The former official’s sister was imprisoned in China from July 2016 to December 2018 to coerce the man to return. One of his relatives in America, in February 2019, received unsolicited packages purportedly from the sister, containing video files that urged him to “come home” to his parents.
“When parents are alive, you can still call someplace a home; when parents are gone, you can only prepare for your own tomb,” read part of the written text in Chinese in one video, which showcased photos of his parents that, according to the prosecutors, appear staged.
“[N]one of the defendants sought or received approval from U.S. government officials to travel to the United States for the purpose of seeking to repatriate [the victim],” the court document stated.
The nine have been charged with interstate and international stalking, each comes with an up to five year jail term. Two of the defendants, Chinese prosecutor Tu and police officer Zhu, face additional charges of obstruction of justice and conspiracy to obstruct justice, each carry a maximum of a 20-year prison sentence. Acting as an illegal agent could result in a 10-year sentence, while conspiring to do so is five years.
Three defendants: McMahon, a U.S. citizen; Zhu Yong (no relation to Zhu Feng) and Zheng, both permanent U.S. residents, are under custody and due to appear in court at an unspecified date.
The indictment did not mention Jin Hongru, a naturalized U.S. citizen arrested in the superseded 2020 indictment, nor did it make public the name of the ninth defendant.

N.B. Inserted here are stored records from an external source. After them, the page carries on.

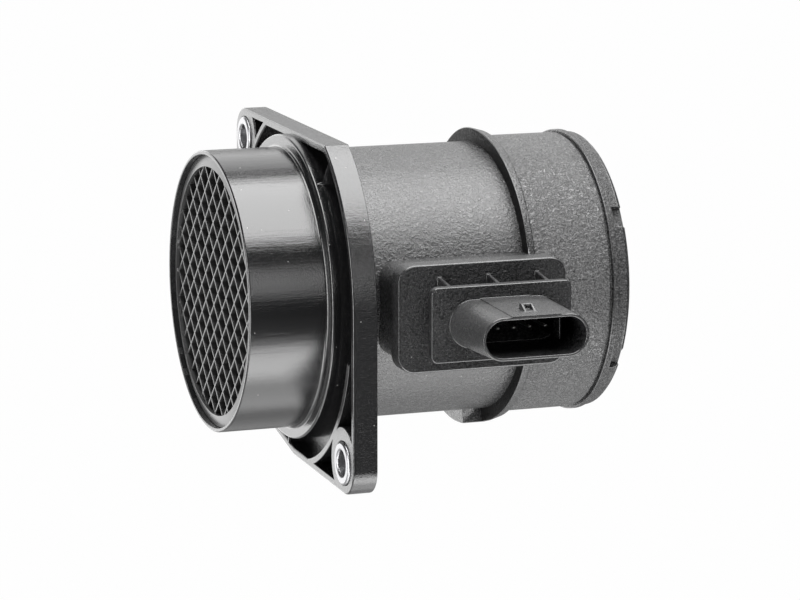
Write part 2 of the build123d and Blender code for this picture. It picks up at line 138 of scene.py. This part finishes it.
# The grid's plastic, the minerals and the metals
GRID_GRAIN_MM = 0.8
GRID_BUMP_MM = 0.008
GRID_RAGGED = 0.1 * MM
GRID_FADE = 0.35 * MM
# Colour of the bars' front, lighter as painted light, and of the cells, darker as painted shade
GRID_PAINTED_LIGHT = (0.06, 0.06, 0.06)
GRID_PAINTED_SHADE = (0.004, 0.004, 0.004)
GRID_ROUGH = (0.28, 0.6)
GRID_SPECULAR = 0.8
MINERAL_SWING = 0.05
METAL_LINE_MM = 0.5
METAL_BUMP_MM = 0.005
METAL_SMOOTHER = 0.06
METAL_ROUGHER = 0.08

# Rounding of edges
MERGE_GAP = 1e-6
FLAT = math.radians(0.8)
SHARP = math.radians(24)
RUNS_ON = math.cos(math.radians(25))
SIDEWAYS = 0.5
NO_LIMIT = 1.0
EDGE_SHARE = 0.42
WIDEST_MM = 1.3
NORMAL_WEIGHT = 60
COLLAR_FILLET_MM = 0.8
COLLAR_ROUND_MM = 0.6
FLANGE_ROUND_MM = 0.5

# Which way a face looks, as the share of its normal
LEANS_FORWARD = 0.3
FACES_AXIS = 0.8
FACES_UP = 0.5
FACES_PLUG = 0.9

# Camera at the photograph's angle, in degrees, millimetres of lens and metres
AZIMUTH = -19.796
ELEVATION = 10.710
LENS = 155.94
SENSOR = 36
CAMERA_PLACE = (-0.260701, -0.810098, 0.157463)
CLIP_START = 0.05
CLIP_END = 100

# Studio
CENTRE = (0.0, 0.0, 0.0)
WORLD_LEVEL = 0.09
FLOOR_Z = -0.75
FLOOR_HALF = 15.0
FLOOR_CLOUD_MM = 650.0
FLOOR_TONE = (0.44, 0.48)
FLOOR_ROUGH = 0.8
FLOOR_WHITE = 0.99


# Nodes of materials
def add_node(tree, kind, **values):
    node = tree.nodes.new(kind)
    for key, value in values.items():
        setattr(node, key, value)
    return node


def new_material(name):
    """A material, its node tree, its shader and the place on the object in metres."""
    mat = bpy.data.materials.new(name)
    mat.use_nodes = True
    tree = mat.node_tree
    place = add_node(tree, "ShaderNodeTexCoord").outputs["Object"]
    return mat, tree, tree.nodes["Principled BSDF"], place


def along_duct(tree, place):
    axis = add_node(tree, "ShaderNodeSeparateXYZ")
    tree.links.new(place, axis.inputs["Vector"])
    return axis.outputs["X"]


def noise(tree, vector, size_mm, detail=DETAILED, roughness=EVEN):
    """Noise whose features are about size_mm wide, read from a vector in metres."""
    node = add_node(tree, "ShaderNodeTexNoise")
    node.inputs["Scale"].default_value = 1 / (size_mm * MM)
    node.inputs["Detail"].default_value = detail
    node.inputs["Roughness"].default_value = roughness
    tree.links.new(vector, node.inputs["Vector"])
    return node.outputs["Fac"]


def ramp(tree, source, low, high, low_value=0.0, high_value=1.0):
    """A value that goes from low_value to high_value as the source goes from low to high."""
    node = add_node(tree, "ShaderNodeMapRange")
    node.inputs["From Min"].default_value = low
    node.inputs["From Max"].default_value = high
    node.inputs["To Min"].default_value = low_value
    node.inputs["To Max"].default_value = high_value
    tree.links.new(source, node.inputs["Value"])
    return node.outputs["Result"]


def calc(tree, operation, first, second=0.0):
    """Result of a Math node whose inputs are numbers or sockets."""
    node = add_node(tree, "ShaderNodeMath", operation=operation)
    for socket, value in zip(node.inputs, (first, second)):
        if isinstance(value, (int, float)):
            socket.default_value = value
        else:
            tree.links.new(value, socket)
    return node.outputs[0]


def plus(tree, first, second):
    return calc(tree, "ADD", first, second)


def minus(tree, first, second):
    return calc(tree, "SUBTRACT", first, second)


def times(tree, first, second):
    return calc(tree, "MULTIPLY", first, second)


def distance(tree, value, centre):
    return calc(tree, "ABSOLUTE", minus(tree, value, centre))


def mix_colour(tree, factor, first, second):
    """Colour between two colours, each a tuple or a socket."""
    node = add_node(tree, "ShaderNodeMix", data_type="RGBA")
    for socket, value in zip((node.inputs[6], node.inputs[7]), (first, second)):
        if isinstance(value, tuple):
            socket.default_value = (*value, 1)
        else:
            tree.links.new(value, socket)
    tree.links.new(factor, node.inputs[0])
    return node.outputs[2]


def stretched(tree, vector, scale):
    node = add_node(tree, "ShaderNodeMapping")
    node.inputs["Scale"].default_value = scale
    tree.links.new(vector, node.inputs["Vector"])
    return node.outputs["Vector"]


def add_bump(tree, shader, height, depth_mm):
    bump = add_node(tree, "ShaderNodeBump")
    bump.inputs["Strength"].default_value = 1.0
    bump.inputs["Distance"].default_value = depth_mm * MM
    tree.links.new(height, bump.inputs["Height"])
    tree.links.new(bump.outputs["Normal"], shader.inputs["Normal"])


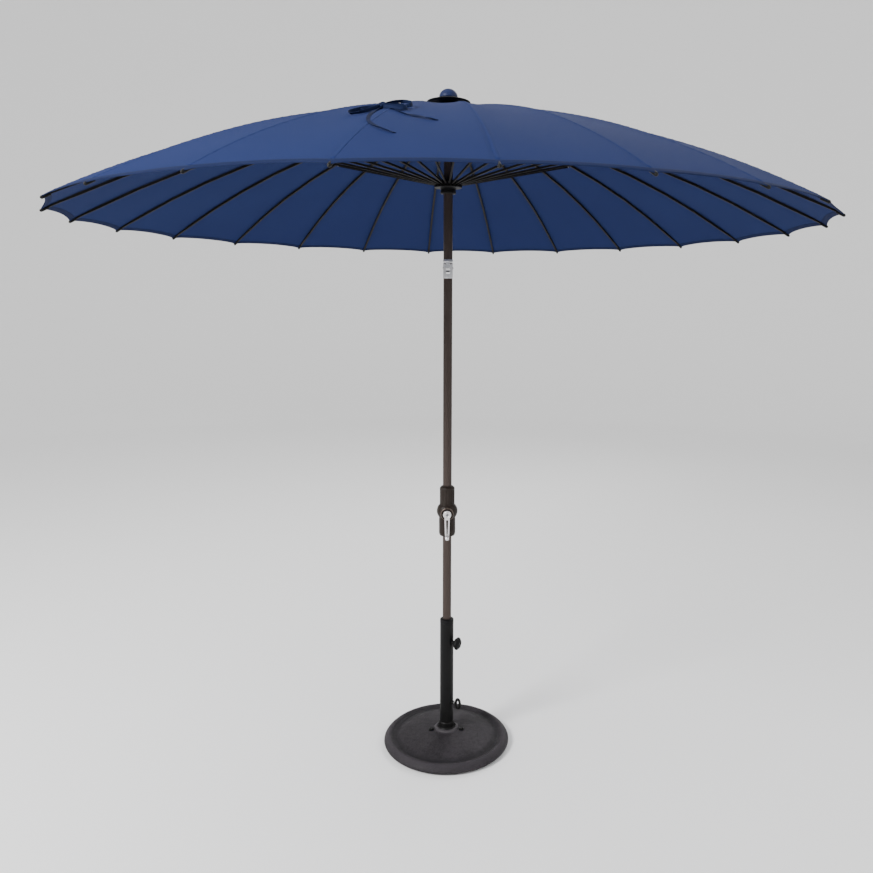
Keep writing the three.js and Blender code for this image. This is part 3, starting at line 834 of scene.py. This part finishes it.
def bow():
    """The tie strap, knotted in a bow on the outside of the fabric."""
    flat = math.radians(80)
    straps = {
        "bow_loop_left": ([(-0.004, 0.002, 0.002), (-0.03, 0.000, 0.004), (-0.06, 0.012, 0.003),
                           (-0.088, 0.052, 0.002), (-0.084, 0.094, 0.001), (-0.056, 0.1, 0.001),
                           (-0.026, 0.052, 0.001)], 0.5, 0.5, True),
        "bow_loop_inner": ([(-0.004, 0.004, 0.002), (-0.024, 0.008, 0.005), (-0.046, 0.026, 0.004),
                            (-0.054, 0.052, 0.002), (-0.034, 0.056, 0.001),
                            (-0.012, 0.022, 0.001)], 0.7, 0.4, True),
        "bow_loop_right": ([(0.004, 0.0, 0.003), (0.03, -0.016, 0.006), (0.062, -0.026, 0.007),
                            (0.088, -0.004, 0.006), (0.084, 0.034, 0.003), (0.05, 0.046, 0.001),
                            (0.016, 0.022, 0.002)], 0.4, 0.5, True),
        "bow_loop_low": ([(0.006, 0.008, 0.001), (0.03, 0.01, 0.003), (0.058, 0.028, 0.003),
                          (0.078, 0.07, 0.001), (0.06, 0.092, 0.001), (0.032, 0.07, 0.001),
                          (0.012, 0.03, 0.001)], 0.7, 0.4, True),
        "bow_tail_left": ([(-0.002, 0.008, 0.002), (-0.014, 0.06, 0.0), (-0.022, 0.16, 0.0),
                           (-0.018, 0.25, 0.0), (-0.004, 0.305, 0.0), (0.024, 0.352, 0.002),
                           (0.062, 0.396, 0.0)], flat, 0.35, False),
        "bow_tail_right": ([(0.006, 0.008, 0.002), (0.034, 0.06, 0.0), (0.066, 0.13, 0.0),
                            (0.1, 0.185, 0.002), (0.14, 0.226, 0.002), (0.168, 0.25, 0.0)],
                           flat, 0.35, False),
    }
    for name, (places, tilt, twist, closed) in straps.items():
        made, length = ribbon(name, places, tilt, twist, closed)
        folds_with(made, BOW_RIB)
    knot_points = [(-0.008, 0.002, 0.008), (-0.003, -0.007, 0.011), (0.005, -0.005, 0.012),
                   (0.009, 0.004, 0.009), (0.003, 0.011, 0.007), (-0.005, 0.01, 0.006)]
    knot_x, knot_y = BOW_KNOT
    line = smooth_line([above_canopy(knot_x + right, knot_y - out, lift)
                        for right, out, lift in knot_points], 6, True)
    knot = tube("bow_knot", line, 0.0062, ribbon_cloth, 14, closed=True)
    folds_with(knot, BOW_RIB)


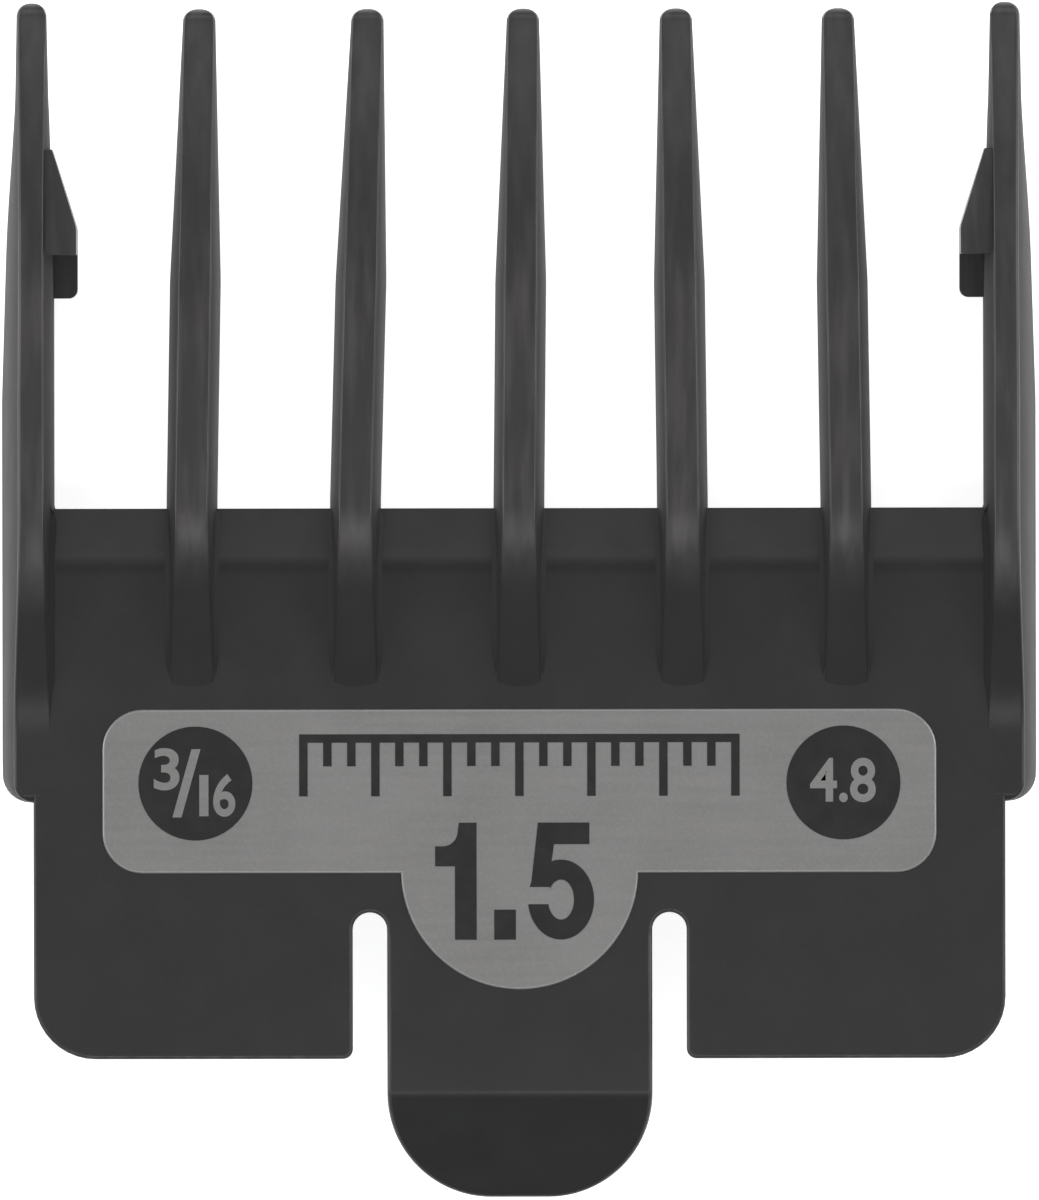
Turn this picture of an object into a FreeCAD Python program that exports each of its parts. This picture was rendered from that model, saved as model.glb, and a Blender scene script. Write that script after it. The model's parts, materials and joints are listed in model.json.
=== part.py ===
import FreeCAD, Part
import math
import os

# Clipper guard comb, size 1.5, lying label side up on its two cheek walls. Millimetres.
# X runs across the comb, +Y towards the tooth tips, +Z away from the clipper blade.
# The origin is at the middle of the comb, on the surface that it rests on.

# Overall and blade pocket
HALF_LENGTH = 29.9
SEAT_Z = 4.6  # the plane that the blade's underside sits on
CUT_LENGTH = 4.8  # the hair length that this size leaves
BLADE_TIP = 0.5  # a blade's own thickness at its tooth tips
CREST_Z = SEAT_Z + CUT_LENGTH - BLADE_TIP
HEEL_Y = -22.94  # where the blade's rear edge sits, and where the plate's wings end

# Plate
PLATE_T = 1.8
PLATE_TOP = SEAT_Z + PLATE_T
PLATE_HALF_W = 24.3
PLATE_FRONT = 4.6
BEVEL_END = 1.9  # the front bevel runs from here to PLATE_FRONT
FRONT_EDGE_T = 0.7
WING_CORNER_R = 3.1
SLOT_CORNER_R = 0.45

# Tongue, between two slots
TONGUE_HALF_W = 6.63
SLOT_W = 1.72
SLOT_TOP = -15.62
TONGUE_T = 1.3
TONGUE_UNDER = PLATE_TOP - TONGUE_T
ROOT_Y = SLOT_TOP - SLOT_W / 2
HINGE_Y = -20.5
HINGE_Z = PLATE_TOP - TONGUE_T / 2
HINGE_R = TONGUE_T / 2
HINGE_GAP = 0.05
BEND_Y = -24.78
BEND_ANGLE = 30.0
TAB_CORNER_R = 5.25

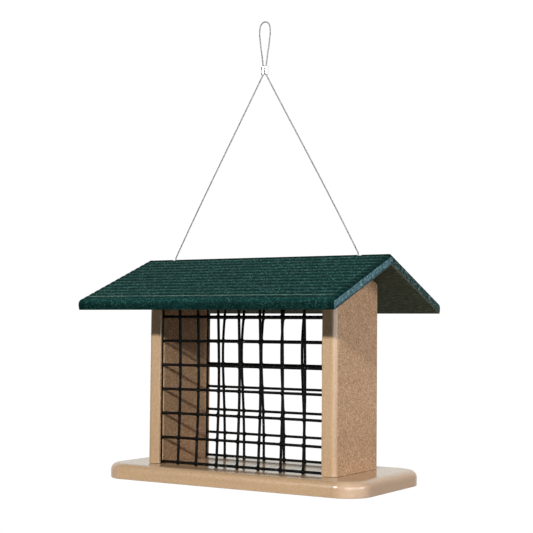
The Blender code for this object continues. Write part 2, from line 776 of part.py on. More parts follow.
def build_hanger(hook, cable, looks):
    tube("hanging_loop", loop_route(), CABLE_RADIUS, hook, looks["cable steel"])
    add("crimp_ferrule", ferrule(), hook, looks["aluminium"])
    for side, sign in SIDES.items():
        tube(f"cable_leg_{side}", leg_route(sign), CABLE_RADIUS, cable, looks["cable steel"])


def main():
    for old in list(bpy.data.objects):
        bpy.data.objects.remove(old)
    looks = {
        "tan board": finish("tan board", (0.55, 0.36, 0.22), 0.5),
        "green board": finish("green board", (0.009, 0.055, 0.043), 0.45),
        "coated wire": finish("coated wire", (0.012, 0.012, 0.012), 0.35),
        "cable steel": finish("cable steel", (0.5, 0.5, 0.5), 0.35, 1.0),
        "aluminium": finish("aluminium", (0.75, 0.75, 0.75), 0.35, 1.0),
        "screw steel": finish("screw steel", (0.45, 0.44, 0.42), 0.4, 1.0),
    }
    hook = datum("hook_point", HOOK_HEIGHT)
    cable = datum("cable_run", FERRULE_FOOT, hook)
    hinge = datum("ridge_hinge", HINGE_HEIGHT, cable)
    housing = datum("base_underside", 0.0, hinge)
    build_hanger(hook, cable, looks)
    build_roof(hinge, looks)
    build_housing(housing, looks)
    build_cable_ends(housing, looks)


main()
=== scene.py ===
"""Looks of a hanging suet feeder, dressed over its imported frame.

Everything is in metres in the frame's own axes. Heights are measured up from the underside
of the base board, and the row frame's height of that underside is FOOT.
"""

import math

import bmesh
import bpy
import numpy as np
from mathutils import Matrix, Vector


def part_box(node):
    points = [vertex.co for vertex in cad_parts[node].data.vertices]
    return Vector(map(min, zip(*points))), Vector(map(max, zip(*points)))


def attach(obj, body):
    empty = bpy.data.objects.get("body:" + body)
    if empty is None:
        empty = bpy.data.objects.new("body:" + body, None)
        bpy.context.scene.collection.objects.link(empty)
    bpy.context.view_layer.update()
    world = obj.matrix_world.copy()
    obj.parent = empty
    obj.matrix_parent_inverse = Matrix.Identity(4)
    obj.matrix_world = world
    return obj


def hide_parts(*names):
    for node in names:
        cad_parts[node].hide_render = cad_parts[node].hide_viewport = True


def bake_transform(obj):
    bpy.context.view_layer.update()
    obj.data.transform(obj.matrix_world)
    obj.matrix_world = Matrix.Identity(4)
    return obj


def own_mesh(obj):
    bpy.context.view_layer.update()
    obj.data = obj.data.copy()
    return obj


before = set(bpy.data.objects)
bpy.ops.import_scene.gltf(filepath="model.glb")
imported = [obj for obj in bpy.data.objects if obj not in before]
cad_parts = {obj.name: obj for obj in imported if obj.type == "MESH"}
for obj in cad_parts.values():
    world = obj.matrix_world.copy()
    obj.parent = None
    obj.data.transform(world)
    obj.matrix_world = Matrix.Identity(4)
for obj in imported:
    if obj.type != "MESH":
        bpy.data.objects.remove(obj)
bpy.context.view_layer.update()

# Read from the frame
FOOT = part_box("base_board")[0].z
BASE_HALF_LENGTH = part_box("base_board")[1].x
BASE_HALF_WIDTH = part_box("base_board")[1].y
BASE_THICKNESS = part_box("base_board")[1].z - FOOT
PANEL_INNER_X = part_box("side_panel_right")[0].x
PANEL_OUTER_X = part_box("side_panel_right")[1].x
PANEL_EDGE_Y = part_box("side_panel_right")[1].y
PANEL_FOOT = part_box("side_panel_right")[0].z - FOOT
PANEL_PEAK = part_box("side_panel_right")[1].z - FOOT
ROOF_HALF_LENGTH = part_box("roof_board_rear")[1].x

# Clearances
SEAT_GAP = 0.0003
OVERRUN = 0.002

# Base board
BASE_CORNER_RADIUS = 0.028
BASE_TOP_ROUND = 0.0074
BASE_BOTTOM_ROUND = 0.0012
FLAT_MARGIN = 0.0015

# Gable panels
PANEL_OUTER_ROUND = 0.006
PANEL_INNER_ROUND = 0.001
KERF_DEPTH = 0.0043

# Roof
ROOF_SLOPE = math.radians(21.6)
BOARD_THICKNESS = 0.0103
BOARD_REACH = 0.12673
RIDGE_LAND = 0.0027
RIB_COUNT = 13
RIB_PITCH = 0.00914
RIB_DEPTH = 0.0012
EAVE_SHOULDER = 0.0028
EAVE_NOSE_DEPTH = 0.0086
EAVE_NOSE_REACH = 0.0063
EAVE_BOTTOM_ROUND = 0.001
GABLE_EASING = 0.0025
ROOF_UNDERSIDE = PANEL_PEAK + SEAT_GAP / math.cos(ROOF_SLOPE)
RIDGE_TOP = ROOF_UNDERSIDE + BOARD_THICKNESS / math.cos(ROOF_SLOPE)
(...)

Tu, Zhai, and Zhu Feng remain at large.
“That a prosecutor and police officer not only directed and participated in a criminal scheme on U.S. soil, but then attempted to cover it up, is an affront to justice of the highest order,” said Mark Lesko, Acting Attorney General for National Security at the Justice Department in a Thursday press release.
Peter C. Fitzhugh, special agent-in-charge at Homeland Security Investigations, said that the agency will “outfox attempts to circumvent our laws” and target U.S. residents.
“The defendants will now face the true justice they denied their victims,” he said.